● **PROBLEM**: Write out exactly the lines that run from the line containing "make_front(red, collection)" through the line containing "if empty is"; both end lines belong to the answer.
** start **
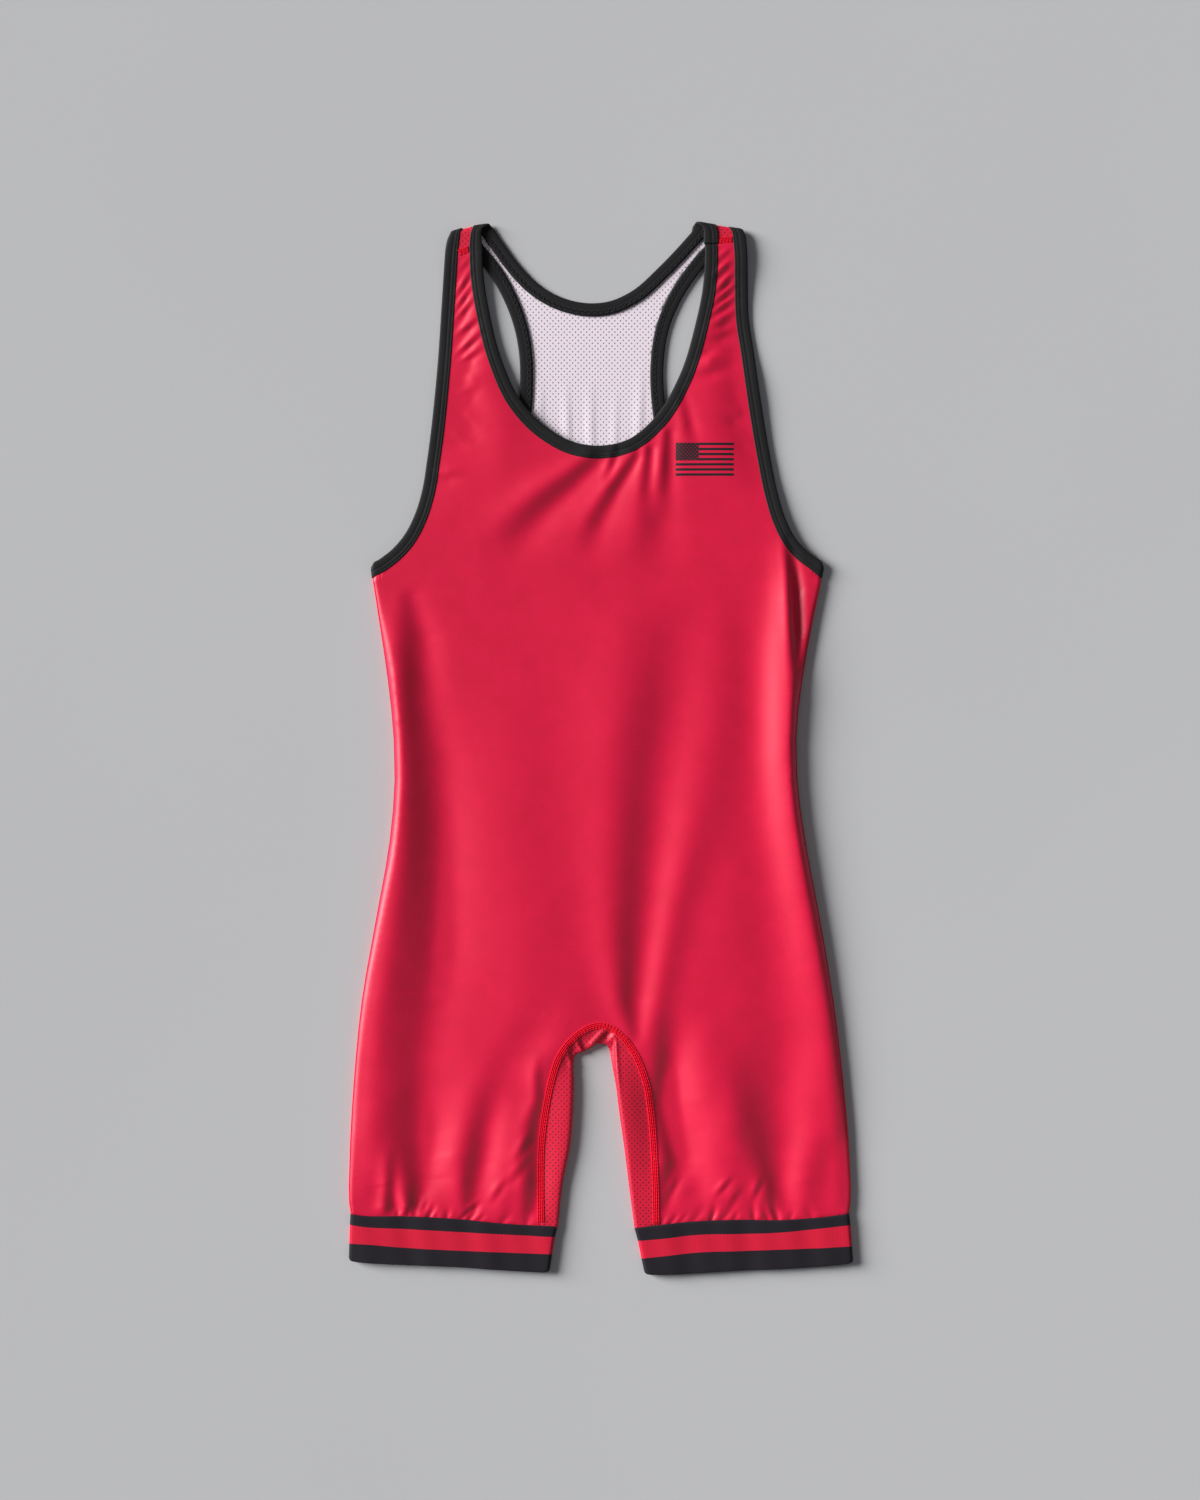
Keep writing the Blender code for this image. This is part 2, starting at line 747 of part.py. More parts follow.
def grid_faces(rows, columns, ring_rows=False, ring_columns=False):
    """The four-sided faces of a net of sections, closed round on itself where asked."""
    faces = []
    for i in range(rows if ring_rows else rows - 1):
        for j in range(columns if ring_columns else columns - 1):
            i2, j2 = (i + 1) % rows, (j + 1) % columns
            faces.append((i * columns + j, i2 * columns + j, i2 * columns + j2, i * columns + j2))
    return faces


def make_front(look, collection):
    outline = front_outline()
    sections = roll_sections(FRONT_INSETS) + gather_sections()
    flat, faces = sheet(outline, FRONT_SPACING, sections)
    lying = np.column_stack([standing(flat), front_height(flat)])
    thicken(add_object("front_panel", lying, faces, look, collection), CLOTH)


def over_shoulder(point):
    """A point of the back as it lies: flat, or carried over the shoulder fold on to the front."""
    side = "right" if point[0] < 0 else "left"
    arm_end, _, facing = shoulder_line(side)
    radius = SHOULDER_HEIGHT / 2
    beyond = (point - arm_end) @ facing + radius
    if beyond <= 1e-6:
        return point[0], point[1], back_height(point)[0]
    edge = point - facing * (beyond - radius)
    turn = math.pi - min(beyond / radius, math.pi)
    x, y, z = round_fold(edge, facing, SHOULDER_HEIGHT, turn)
    along = max(beyond - math.pi * radius, 0)
    return x - facing[0] * along, y - facing[1] * along, z


def make_back(look, collection):
    outline = back_outline()
    sections = roll_sections(BACK_INSETS) + shoulder_sections()
    flat, faces = sheet(outline, BACK_SPACING, sections)
    lying = np.array([over_shoulder(point) for point in flat])
    lying[:, :2] = standing(lying[:, :2])
    thicken(add_object("back_panel", lying, [face[::-1] for face in faces], look, collection), CLOTH)


def make_gusset(look, collection):
    """The gusset strip: across each section, its front, round its folded edge, and its back."""
    table = gusset_table()
    seams = gusset_seam(-SEAM_GAP / 2)
    points = []
    for row, seam in zip(table, seams):
        fold = row[2:4]
        facing = (fold - seam) / np.linalg.norm(fold - seam)
        seam_top = front_height(row[:2])[0]
        away = math.dist(fold, RUFFLE_MIDDLE) / RUFFLE_SPREAD
        wave = math.sin(2 * math.pi * row[0] / RUFFLE_RUN)
        top = GUSSET_HEIGHT + RUFFLE_RISE * math.exp(-(away**2)) * wave
        inner = fold - facing * top / 2
        for share in (0, 0.5):
            x, y = between(seam, inner, share)
            points.append((x, y, seam_top + (top - seam_top) * share))
        points += [round_fold(fold, facing, top, turn) for turn in HALF_TURN]
        points.append((*seam, 0.0))
    columns = len(points) // len(table)
    faces = [face[::-1] for face in grid_faces(len(table), columns)]
    thicken(add_object("gusset", points, faces, look, collection), CLOTH)


def cuff_ring(outer, inner):
    """One section of a cuff: along its front, round its inner end, along its back and round its outer end."""
    along = (inner - outer) / np.linalg.norm(inner - outer)
    ends = inner - along * CUFF_HEIGHT / 2, outer + along * CUFF_HEIGHT / 2
    flat = [between(*ends, share) for share in (0.2, 0.4, 0.6, 0.8)]
    return [
        *[round_fold(inner, along, CUFF_HEIGHT, turn) for turn in HALF_TURN],
        *[(x, y, 0.0) for x, y in flat],
        *[round_fold(outer, -along, CUFF_HEIGHT, turn) for turn in HALF_TURN[::-1]],
        *[(x, y, CUFF_HEIGHT) for x, y in flat[::-1]],
    ]


def make_cuff(side, look, collection):
    cuff = CUFFS[side]
    points = []
    rows = (0, 0.33, 0.66, 1)
    for share in rows:
        ends = [between(top, bottom, share) for top, bottom in zip(cuff["top"], cuff["bottom"])]
        ring = np.array(cuff_ring(*ends))
        across = (ring[:, 0] - ends[0][0]) / (ends[1][0] - ends[0][0])
        ring[:, 1] -= share * cuff["bow"] * 4 * np.clip(across * (1 - across), 0, 1)
        points += list(ring)
    columns = len(points) // len(rows)
    faces = grid_faces(len(rows), columns, ring_columns=True)
    thicken(add_object("cuff_" + side, points, faces, look, collection), CUFF_WALL)


def make_binding(name, sections, outside_left, look, collection):
    """A closed ring of tape, whose free edge lies to the left or to the right of the way it runs."""
    points = [point for section in sections for point in section]
    faces = grid_faces(len(sections), len(BINDING_SECTION), ring_rows=True, ring_columns=True)
    add_object(name, points, faces if outside_left else [face[::-1] for face in faces], look, collection)


def main():
    for existing in list(bpy.data.objects):
        bpy.data.objects.remove(existing, do_unlink=True)
    collection = bpy.data.collections.new("wrestling_singlet")
    bpy.context.scene.collection.children.link(collection)

    red = material("red_cloth", CHEST_RED, 0.45)
    mesh_cloth = material("mesh_cloth", MESH_RED, 0.6)
    charcoal = material("cuff_elastic", CUFF_CHARCOAL, 0.75)
    black = material("binding_tape", BINDING_BLACK, 0.7)

    make_front(red, collection)
    make_back(mesh_cloth, collection)
    make_gusset(mesh_cloth, collection)
    make_binding("neck_binding", neck_sections(), False, black, collection)
    for side in ("right", "left"):
        make_cuff(side, charcoal, collection)
        make_binding("armhole_binding_" + side, arm_sections(side), side == "right", black, collection)


main()
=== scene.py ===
"""The looks of a wrestling singlet that lies flat on its back: cloth, bindings, cuffs, seams and a flag.

The drawing is in millimetres, as in the CAD model: x runs to the wearer's left, y from the legs to the
shoulders, z up from the table. The meshes are made in metres.
"""

import math

import bpy
import numpy as np
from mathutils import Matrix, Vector
from mathutils.geometry import delaunay_2d_cdt


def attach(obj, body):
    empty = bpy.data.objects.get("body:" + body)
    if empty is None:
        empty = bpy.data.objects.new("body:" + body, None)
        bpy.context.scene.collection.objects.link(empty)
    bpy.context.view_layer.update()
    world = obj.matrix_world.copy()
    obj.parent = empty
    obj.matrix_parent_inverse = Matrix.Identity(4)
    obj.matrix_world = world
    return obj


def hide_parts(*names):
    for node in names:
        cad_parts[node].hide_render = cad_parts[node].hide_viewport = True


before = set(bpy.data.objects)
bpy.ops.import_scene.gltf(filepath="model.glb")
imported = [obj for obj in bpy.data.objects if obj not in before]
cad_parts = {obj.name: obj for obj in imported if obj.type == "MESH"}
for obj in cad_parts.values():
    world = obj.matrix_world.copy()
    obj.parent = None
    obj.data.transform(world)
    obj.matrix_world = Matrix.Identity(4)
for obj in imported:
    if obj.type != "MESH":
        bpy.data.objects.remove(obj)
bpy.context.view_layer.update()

MM = 0.001

# Cloth, bindings and cuffs, in millimetres.
CLOTH = 0.6
TAPE = 0.45
CUFF_CLOTH = 1.0
UNDER_TAPE = 1.8  # how far the panels run in under a binding
UNDER_CUFF = 2.0  # how far the legs run in under the cuffs
SEAM_LEVEL = 2.0  # the side seam above the table
SIDE_ROLL = 7.5  # the widest roll from a side seam up to the front
LEAST_ROLL = 1.3
SHOULDER_HEIGHT = 5.15
FOLD_RADIUS = SHOULDER_HEIGHT / 2
HEM_HEIGHT = 4.4  # the front where it runs in under a cuff
BINDING_WIDTH = 10.5
BINDING_PROUD = 0.45
TAPE_CORNER = 1.0  # how far a folded tape rounds off at its free edge
CORNER_START = 0.66  # the share of its width from which it does
NECK_JOIN = 403.0  # where the end of the neck tape laps over its start, by the left shoulder seam
LAP_CUT = 0.45  # half the length in which the tape steps up at its cut end
LAP_LOWEST = 3.0  # it ends where the tape has rolled down to here over the shoulder
LAP_RISE = 0.6
LAP_WIDER = 0.12
CUFF_HEIGHT = 5.6
CUFF_CORNER = 2.6
CUFF_ROWS = (8, 12, 8)  # rows of faces above, in and below the red stripe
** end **
● **THE RESPONSE**:
    make_front(red, collection)
    make_back(mesh_cloth, collection)
    make_gusset(mesh_cloth, collection)
    make_binding("neck_binding", neck_sections(), False, black, collection)
    for side in ("right", "left"):
        make_cuff(side, charcoal, collection)
        make_binding("armhole_binding_" + side, arm_sections(side), side == "right", black, collection)


main()
=== scene.py ===
"""The looks of a wrestling singlet that lies flat on its back: cloth, bindings, cuffs, seams and a flag.

The drawing is in millimetres, as in the CAD model: x runs to the wearer's left, y from the legs to the
shoulders, z up from the table. The meshes are made in metres.
"""

import math

import bpy
import numpy as np
from mathutils import Matrix, Vector
from mathutils.geometry import delaunay_2d_cdt


def attach(obj, body):
    empty = bpy.data.objects.get("body:" + body)
    if empty is None:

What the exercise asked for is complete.